HONG KONG: A team of researchers led by Vasily M. Studitsky, professor at the Lomonosov Moscow State University have shown that it is possible to repair DNA despite their complex structures. Though the repair was carried out in-vitro, the scientists are optimistic that the same mechanism could be repeated in cells.
In AAAS’ first open access online-only journal Science Advances, researchers explain how DNA is bound with proteins in complexes called the nucleosome. Every ~200 base pairs are organized in nucleosomes, consisting of eight histone proteins, which, like the thread on the bobbin, wound double helix of DNA, which is coiled into two supercoiled loops, the researchers explain.
Part of the surface of the DNA helix is hidden, because it interacts with histones. Our entire genome is packed this way, except for the areas, from which the information is being currently read says Studitsky , who is the leading researcher and the head of the Laboratory of Regulation of Transcription and Replication at the Biological Faculty of the Lomonosov Moscow State University.

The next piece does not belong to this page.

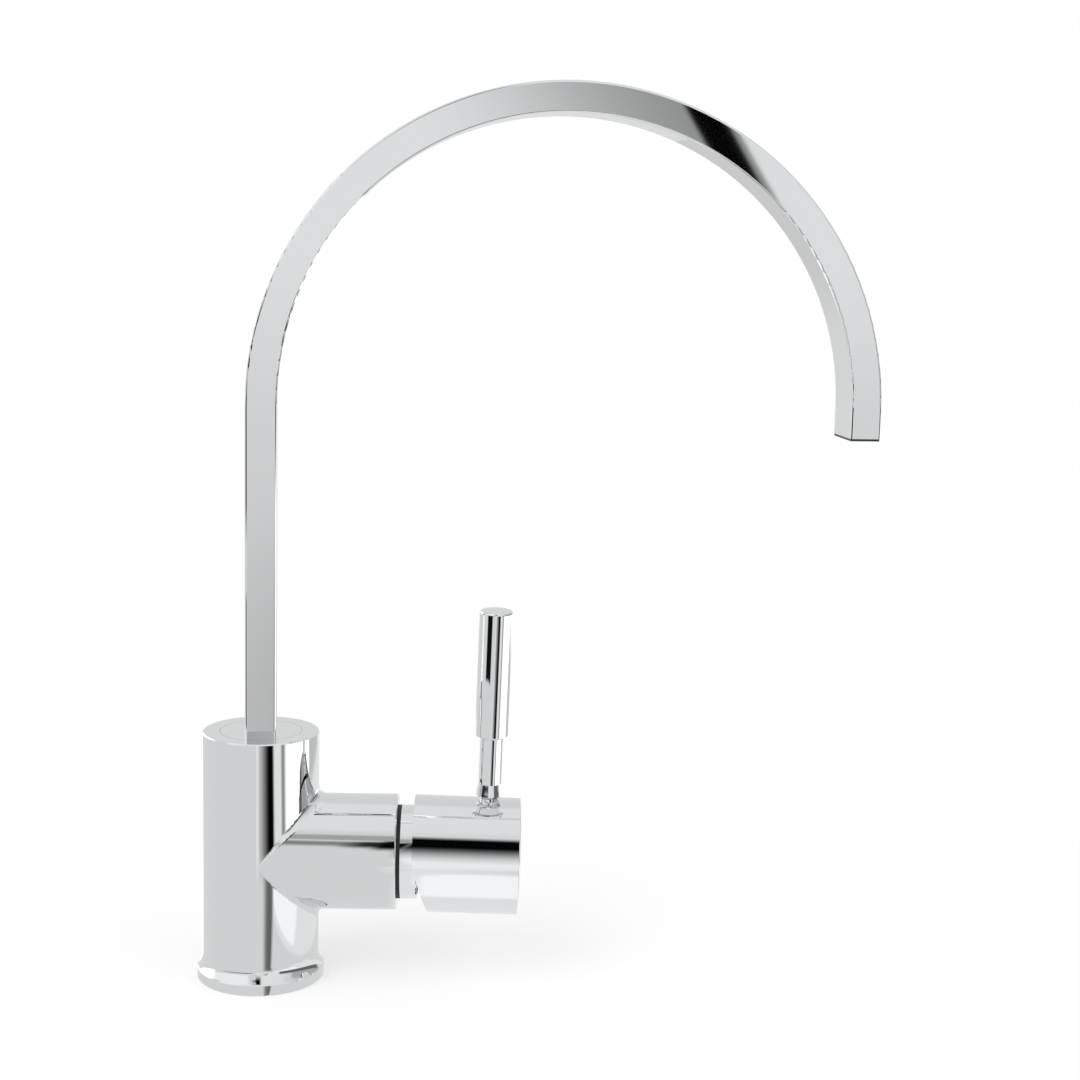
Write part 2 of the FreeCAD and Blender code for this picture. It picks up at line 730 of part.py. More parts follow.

The dense packing allows DNA molecule with a length of about two meters to fit into a microscopic cell nucleus, but it makes significant surfaces of the DNA inaccessible for the repair enzymes — the proteins that manage the “repair” of damaged DNA regions. The damage of the DNA, if not repaired, leads to accumulation of mutations, cell death, and to the development of various diseases, including neurodegenerative, e.g. Alzheimer’s disease.
A group of researchers, lead by Vasily M. Studitsky, studied the mechanism of detection of single-stranded DNA breaks at which the connection is lost between nucleotides on one strand in the places where the DNA is associated with histones.
Scientists know quite a lot about the mechanism of the repair. It is known that for the synthesis of a protein, information written in the genetic code, which could be imagined as the manual for its assembly where triples of nucleotides match certain amino acids, should be taken out of the nucleus into the cytoplasm of the cell.